My friend Matt Asay is reporting that MySQL CEO Maren Mickos is bailing from Sun Microsystems (JAVA), a year after Sun paid $1 billion for the open source database company. This follows by four months the exit by one of the MySQL founders, and a goodwill writedown of sizable fraction of the purchase price. The other cofounder left last week.
Asay blames the departure on Sun bureaucracy:
What Mickos doesn't say in the staff letter, but which I sensed in my conversation with him, is frustration at Sun's bureaucracy. As one of the most foundational personalities in open-source business, Mickos should have been given free rein to change Sun's fortunes. I don't think that he was given that freedom, based on other conversations I've had with Sun executives, and this clearly led to his desire to leave Sun.
There is no doubt that the Sun bureaucracy has been strangling the company since the end of the dot-com bubble, when it was perhaps hidden by Sun’s wild ride. While Asay refers to Mickos (who I met a few times) as “the face of MySQL, but also of the rising open-source industry,” it’s clear that Mickos was never going to pull off a reverse takeover the way Steve Jobs did in 1997.

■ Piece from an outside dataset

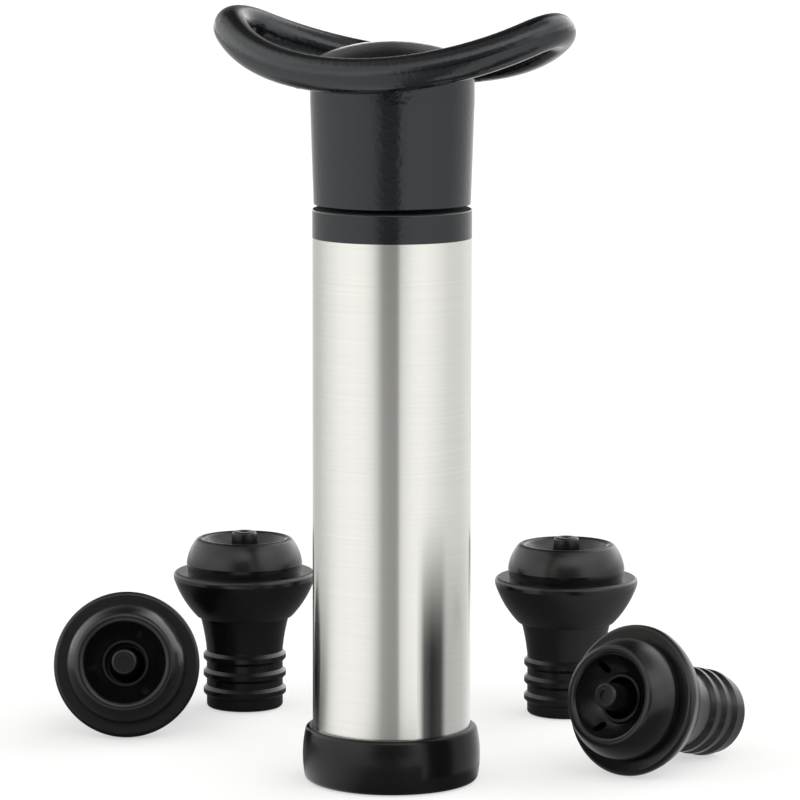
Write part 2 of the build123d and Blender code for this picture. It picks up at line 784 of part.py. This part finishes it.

But I’d argue with Asay’s basic premise: Sun’s “open-source rebirth was just given a massive blow.” There was no rebirth and never would be. Exhibit A is Matt himself, who I met when he was the open source strategist for Novell (NOVL). Novell did an exemplary job of acquiring Ximian and one of the open source industry’s superstars, founder Miguel de Icaza, and he still appears to be a Novell VP.
Linux revenues (from its SuSE acquisition) have grown to 16% of the company’s total in 2008. However, Novell hasn’t had a decent year since 2004, losing money in 2008, 2007, and 2005 (if you exclude the Microsoft (MSFT) settlement), and eking out a 2% profit in 2006 that was lost again in 2007.
If this is the best job of any incumbent in making the switch to open source, what hope did Sun have? (IBM (IBM) is the exception that proved the rule: they had a senior exec who led a cultural shift nearly a decade ago). So Sun may find its way out of the wilderness — even if the odds seem long.
But MySQL isn’t going to do it, and I don’t think open source will either. Perhaps Sun’s future lies not in showing everyone it does commodity systems better than Dell (DELL), IBM or HP (HPQ), but instead giving CIOs a reason again to pay a premium for its products. Apple’s (AAPL) done it in the consumer space, so perhaps Sun can pull it off for mission-critical enterprise IT.